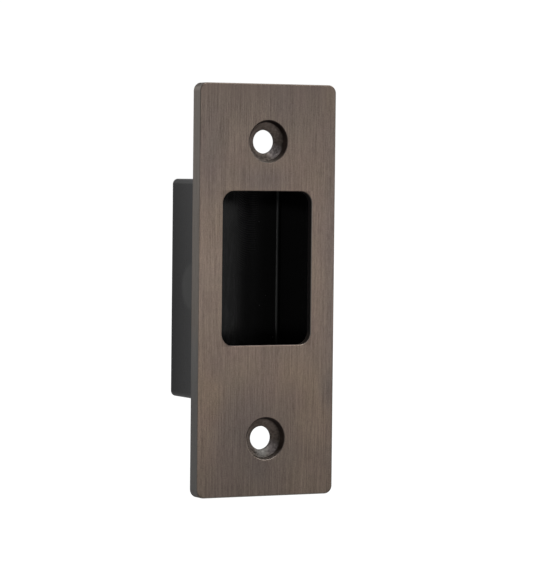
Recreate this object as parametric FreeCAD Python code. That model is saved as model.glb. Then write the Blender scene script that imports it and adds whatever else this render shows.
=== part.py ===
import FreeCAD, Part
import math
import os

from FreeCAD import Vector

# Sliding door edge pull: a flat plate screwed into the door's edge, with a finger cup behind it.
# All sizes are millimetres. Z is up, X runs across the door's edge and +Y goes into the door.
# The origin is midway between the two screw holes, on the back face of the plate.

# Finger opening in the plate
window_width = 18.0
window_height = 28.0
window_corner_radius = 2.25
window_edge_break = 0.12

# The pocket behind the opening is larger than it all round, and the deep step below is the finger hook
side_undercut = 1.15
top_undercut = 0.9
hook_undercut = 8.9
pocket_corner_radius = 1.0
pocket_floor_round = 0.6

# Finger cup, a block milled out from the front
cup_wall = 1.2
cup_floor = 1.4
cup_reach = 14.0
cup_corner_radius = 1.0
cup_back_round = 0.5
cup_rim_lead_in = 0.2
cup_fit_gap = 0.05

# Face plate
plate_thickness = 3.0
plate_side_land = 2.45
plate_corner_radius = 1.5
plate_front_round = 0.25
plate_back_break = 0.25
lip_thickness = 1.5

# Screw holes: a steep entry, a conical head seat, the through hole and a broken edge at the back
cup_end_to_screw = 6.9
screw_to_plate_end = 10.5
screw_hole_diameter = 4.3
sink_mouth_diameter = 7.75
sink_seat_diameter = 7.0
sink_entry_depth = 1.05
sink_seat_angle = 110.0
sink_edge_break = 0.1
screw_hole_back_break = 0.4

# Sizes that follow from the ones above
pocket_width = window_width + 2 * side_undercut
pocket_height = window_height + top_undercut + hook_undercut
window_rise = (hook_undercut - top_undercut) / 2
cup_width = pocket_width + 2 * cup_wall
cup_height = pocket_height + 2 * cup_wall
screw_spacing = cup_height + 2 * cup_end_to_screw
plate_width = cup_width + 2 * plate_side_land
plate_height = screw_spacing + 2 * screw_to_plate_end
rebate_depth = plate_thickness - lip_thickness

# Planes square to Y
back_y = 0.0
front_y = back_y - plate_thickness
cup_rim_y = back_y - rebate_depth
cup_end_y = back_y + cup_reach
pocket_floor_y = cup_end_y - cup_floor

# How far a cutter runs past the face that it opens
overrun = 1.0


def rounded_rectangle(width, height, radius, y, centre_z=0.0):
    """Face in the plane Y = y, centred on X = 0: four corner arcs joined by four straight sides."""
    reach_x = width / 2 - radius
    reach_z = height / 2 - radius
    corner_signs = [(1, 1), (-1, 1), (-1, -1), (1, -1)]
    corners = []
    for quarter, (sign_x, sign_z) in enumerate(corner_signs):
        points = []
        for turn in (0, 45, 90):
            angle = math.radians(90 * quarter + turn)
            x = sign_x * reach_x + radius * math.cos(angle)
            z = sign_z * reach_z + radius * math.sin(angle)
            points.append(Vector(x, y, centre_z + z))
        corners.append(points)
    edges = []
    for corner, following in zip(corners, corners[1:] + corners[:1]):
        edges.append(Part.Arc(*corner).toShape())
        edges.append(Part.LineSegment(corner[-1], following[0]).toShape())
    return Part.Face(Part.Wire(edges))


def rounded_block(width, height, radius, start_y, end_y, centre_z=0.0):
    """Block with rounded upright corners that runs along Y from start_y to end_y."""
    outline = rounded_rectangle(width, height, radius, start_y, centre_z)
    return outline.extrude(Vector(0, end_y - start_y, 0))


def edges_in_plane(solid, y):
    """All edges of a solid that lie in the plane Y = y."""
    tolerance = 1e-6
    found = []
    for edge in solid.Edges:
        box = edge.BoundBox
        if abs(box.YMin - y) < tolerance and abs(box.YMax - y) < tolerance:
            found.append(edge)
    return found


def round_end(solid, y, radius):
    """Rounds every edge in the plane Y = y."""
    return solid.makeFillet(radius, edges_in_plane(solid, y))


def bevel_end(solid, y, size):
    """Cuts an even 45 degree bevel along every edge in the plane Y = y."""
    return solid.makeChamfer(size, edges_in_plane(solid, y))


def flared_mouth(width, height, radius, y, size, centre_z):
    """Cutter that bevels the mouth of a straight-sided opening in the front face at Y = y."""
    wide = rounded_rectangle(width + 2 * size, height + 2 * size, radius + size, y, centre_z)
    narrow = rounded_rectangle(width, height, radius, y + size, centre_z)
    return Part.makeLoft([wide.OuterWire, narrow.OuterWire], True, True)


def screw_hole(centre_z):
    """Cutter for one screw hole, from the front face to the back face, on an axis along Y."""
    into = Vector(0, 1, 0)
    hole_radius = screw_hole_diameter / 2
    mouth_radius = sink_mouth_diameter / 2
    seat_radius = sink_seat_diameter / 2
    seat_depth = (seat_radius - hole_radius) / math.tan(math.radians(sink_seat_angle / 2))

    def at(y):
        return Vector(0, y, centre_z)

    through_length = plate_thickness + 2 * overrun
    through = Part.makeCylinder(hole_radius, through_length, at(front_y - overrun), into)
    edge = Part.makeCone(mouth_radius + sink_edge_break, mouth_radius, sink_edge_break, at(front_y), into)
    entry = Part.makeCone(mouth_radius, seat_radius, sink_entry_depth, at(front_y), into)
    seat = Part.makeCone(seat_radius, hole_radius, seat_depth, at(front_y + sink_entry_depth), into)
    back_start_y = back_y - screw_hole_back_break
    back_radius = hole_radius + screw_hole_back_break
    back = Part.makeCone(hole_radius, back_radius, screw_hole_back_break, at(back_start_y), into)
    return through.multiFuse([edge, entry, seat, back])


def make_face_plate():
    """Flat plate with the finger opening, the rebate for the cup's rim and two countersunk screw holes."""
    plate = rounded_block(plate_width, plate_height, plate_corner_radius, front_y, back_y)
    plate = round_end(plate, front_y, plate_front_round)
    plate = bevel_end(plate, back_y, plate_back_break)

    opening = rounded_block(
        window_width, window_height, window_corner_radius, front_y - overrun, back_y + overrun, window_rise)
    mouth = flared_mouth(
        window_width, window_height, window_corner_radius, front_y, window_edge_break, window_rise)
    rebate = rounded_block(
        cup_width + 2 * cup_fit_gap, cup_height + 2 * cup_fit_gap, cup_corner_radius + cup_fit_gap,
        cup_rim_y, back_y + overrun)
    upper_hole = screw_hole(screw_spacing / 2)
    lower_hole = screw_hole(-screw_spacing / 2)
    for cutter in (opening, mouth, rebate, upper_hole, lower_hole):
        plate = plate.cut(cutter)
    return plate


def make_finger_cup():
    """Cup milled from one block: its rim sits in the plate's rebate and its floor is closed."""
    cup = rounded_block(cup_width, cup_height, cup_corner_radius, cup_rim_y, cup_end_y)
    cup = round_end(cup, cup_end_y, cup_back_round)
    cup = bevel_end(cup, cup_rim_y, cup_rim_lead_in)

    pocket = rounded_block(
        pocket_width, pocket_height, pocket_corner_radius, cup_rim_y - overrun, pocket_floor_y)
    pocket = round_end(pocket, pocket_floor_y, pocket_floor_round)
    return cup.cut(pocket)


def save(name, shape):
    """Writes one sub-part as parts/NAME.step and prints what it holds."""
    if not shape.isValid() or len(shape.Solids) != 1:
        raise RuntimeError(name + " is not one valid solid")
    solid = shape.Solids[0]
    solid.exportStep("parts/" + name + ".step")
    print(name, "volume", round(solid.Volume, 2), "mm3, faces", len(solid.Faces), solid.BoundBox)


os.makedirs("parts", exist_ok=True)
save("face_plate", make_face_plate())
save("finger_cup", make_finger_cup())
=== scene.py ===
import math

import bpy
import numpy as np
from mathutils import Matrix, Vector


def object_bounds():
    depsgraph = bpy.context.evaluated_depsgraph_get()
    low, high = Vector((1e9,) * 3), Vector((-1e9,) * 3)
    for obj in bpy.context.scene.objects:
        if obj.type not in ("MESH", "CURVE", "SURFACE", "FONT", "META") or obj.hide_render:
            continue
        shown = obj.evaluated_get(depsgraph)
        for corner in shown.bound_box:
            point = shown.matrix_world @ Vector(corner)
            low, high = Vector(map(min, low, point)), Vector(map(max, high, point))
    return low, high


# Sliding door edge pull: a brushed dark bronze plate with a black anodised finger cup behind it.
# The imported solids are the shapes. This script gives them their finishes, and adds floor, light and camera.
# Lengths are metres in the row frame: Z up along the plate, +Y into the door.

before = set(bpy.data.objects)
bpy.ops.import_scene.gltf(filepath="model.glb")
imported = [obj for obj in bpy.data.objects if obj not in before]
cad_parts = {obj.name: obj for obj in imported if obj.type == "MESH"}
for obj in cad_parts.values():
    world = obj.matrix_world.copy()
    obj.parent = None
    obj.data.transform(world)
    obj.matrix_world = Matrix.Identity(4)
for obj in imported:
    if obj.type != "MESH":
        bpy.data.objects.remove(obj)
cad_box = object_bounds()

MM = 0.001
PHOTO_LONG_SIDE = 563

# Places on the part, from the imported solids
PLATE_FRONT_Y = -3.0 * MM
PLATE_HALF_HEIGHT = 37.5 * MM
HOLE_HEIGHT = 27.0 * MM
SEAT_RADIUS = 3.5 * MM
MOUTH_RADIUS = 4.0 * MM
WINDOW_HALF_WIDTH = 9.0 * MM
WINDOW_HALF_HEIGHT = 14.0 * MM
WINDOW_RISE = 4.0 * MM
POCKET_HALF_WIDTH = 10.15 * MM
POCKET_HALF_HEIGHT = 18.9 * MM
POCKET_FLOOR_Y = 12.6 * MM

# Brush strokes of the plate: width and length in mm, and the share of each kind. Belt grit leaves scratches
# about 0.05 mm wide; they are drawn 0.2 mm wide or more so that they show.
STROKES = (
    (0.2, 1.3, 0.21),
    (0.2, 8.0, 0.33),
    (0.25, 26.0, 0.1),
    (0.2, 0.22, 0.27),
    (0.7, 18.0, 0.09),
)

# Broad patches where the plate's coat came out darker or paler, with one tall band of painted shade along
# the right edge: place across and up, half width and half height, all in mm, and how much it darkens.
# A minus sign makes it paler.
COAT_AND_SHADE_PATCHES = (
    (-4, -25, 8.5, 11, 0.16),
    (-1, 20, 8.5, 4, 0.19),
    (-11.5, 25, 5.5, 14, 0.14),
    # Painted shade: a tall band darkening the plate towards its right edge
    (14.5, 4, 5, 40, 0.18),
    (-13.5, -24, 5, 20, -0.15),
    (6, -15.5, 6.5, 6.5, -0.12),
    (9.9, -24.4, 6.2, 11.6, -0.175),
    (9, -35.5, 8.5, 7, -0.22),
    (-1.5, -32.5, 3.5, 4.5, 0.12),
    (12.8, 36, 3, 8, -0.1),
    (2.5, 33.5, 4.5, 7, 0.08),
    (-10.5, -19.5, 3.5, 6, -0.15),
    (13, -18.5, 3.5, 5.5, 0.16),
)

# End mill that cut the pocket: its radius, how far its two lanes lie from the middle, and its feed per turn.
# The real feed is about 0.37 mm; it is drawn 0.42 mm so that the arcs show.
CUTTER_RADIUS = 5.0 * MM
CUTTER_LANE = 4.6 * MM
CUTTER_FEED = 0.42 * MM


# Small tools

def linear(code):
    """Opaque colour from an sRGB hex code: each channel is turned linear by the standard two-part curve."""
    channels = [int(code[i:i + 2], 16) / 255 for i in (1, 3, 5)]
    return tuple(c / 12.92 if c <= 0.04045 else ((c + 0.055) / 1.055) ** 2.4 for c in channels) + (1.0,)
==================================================
Set task:
The first line to be transcribed is the one containing "cup_corner_radius, cup_rim_y, cup_end_y)", and the last is the one containing "point = shown.matrix_world". Transcribe exactly those lines and nothing else.

Response below:
    cup = rounded_block(cup_width, cup_height, cup_corner_radius, cup_rim_y, cup_end_y)
    cup = round_end(cup, cup_end_y, cup_back_round)
    cup = bevel_end(cup, cup_rim_y, cup_rim_lead_in)

    pocket = rounded_block(
        pocket_width, pocket_height, pocket_corner_radius, cup_rim_y - overrun, pocket_floor_y)
    pocket = round_end(pocket, pocket_floor_y, pocket_floor_round)
    return cup.cut(pocket)


def save(name, shape):
    """Writes one sub-part as parts/NAME.step and prints what it holds."""
    if not shape.isValid() or len(shape.Solids) != 1:
        raise RuntimeError(name + " is not one valid solid")
    solid = shape.Solids[0]
    solid.exportStep("parts/" + name + ".step")
    print(name, "volume", round(solid.Volume, 2), "mm3, faces", len(solid.Faces), solid.BoundBox)


os.makedirs("parts", exist_ok=True)
save("face_plate", make_face_plate())
save("finger_cup", make_finger_cup())
=== scene.py ===
import math

import bpy
import numpy as np
from mathutils import Matrix, Vector


def object_bounds():
    depsgraph = bpy.context.evaluated_depsgraph_get()
    low, high = Vector((1e9,) * 3), Vector((-1e9,) * 3)
    for obj in bpy.context.scene.objects:
        if obj.type not in ("MESH", "CURVE", "SURFACE", "FONT", "META") or obj.hide_render:
            continue
        shown = obj.evaluated_get(depsgraph)
        for corner in shown.bound_box:
            point = shown.matrix_world @ Vector(corner)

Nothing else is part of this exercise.